Women could work in local restaurants, but since it involved late hours and was seen as disreputable (associated with sex work), her brother warned her, “If you go, I will kill you.’”

A mother in Kurdistan, who ran a small shop with her husband, described having to work 18-hour days while keeping watch over her children:

Here there’s no freedom. We can’t easily go out or come back in so we just spend our days in the camp. The children haven’t been outside the camp…. Here, I’m working for long hours just to make my children not need any help from others.

But the factors keeping women indoors are complex: According to co-author Helen Stawski, while there are security issues surrounding refugee areas, internal cultural pressures can be a stronger constraint:

refugee communities…are also limiting women’s freedom to move freely and work based on perceptions of what women might be doing to earn money in such desperate times (i.e. working in prostitution).
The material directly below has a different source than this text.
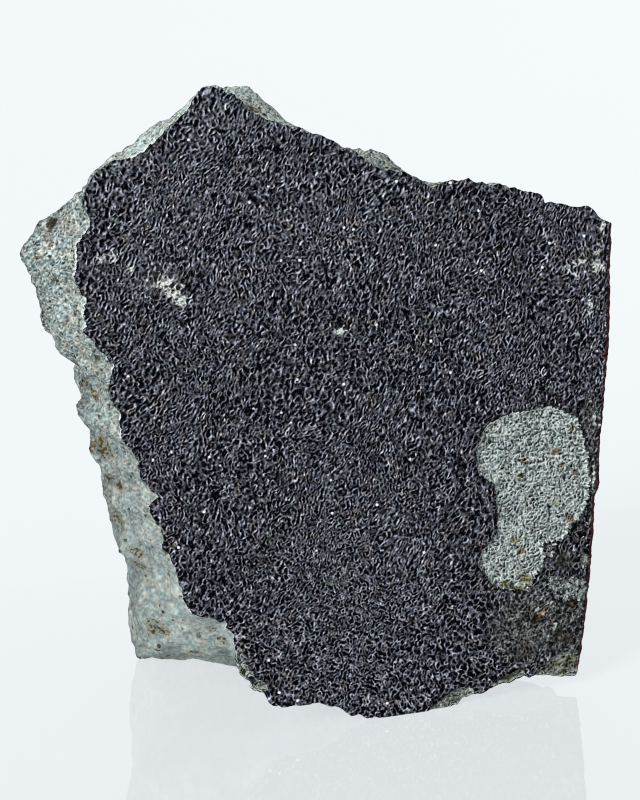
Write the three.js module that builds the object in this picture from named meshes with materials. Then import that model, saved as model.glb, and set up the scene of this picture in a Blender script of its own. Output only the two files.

This is…responding to both real and perceived threats.

Staw notes that immediate safety issues could be addressed through community-based measures like fostering grassroots institutions, boosting women’s leadership at the camps, and enhancing their access to legal aid, Stawski points out that although basic security measures, like expanding women’s community participation and access to legal aid, could help to “mitigate the real threats [of violence]—the perceived ones must be addressed through community dialogue and training.” Political and social empowerment is the only way to restore women’s stake in helping their communities recover—but in refugee communities, a generation of girls is growing up amid oppression and deprivation that their mothers never experienced.

Syrian refugees in Lebanon and Iraq receive less Western media attention than those who have fled to Europe, but regional displacement is a larger and more brutal crisis. Currently international aid is, understandably, primarily spent on meeting immediate needs, but the failure to rebuild basic institutions, and to integrate women into the social fabric, will keep violence burning across the Syrian diaspora long after the gunfire stops. Women and children are perhaps the first to be rescued from front lines of the war, but in the fight to survive, they’re always left behind.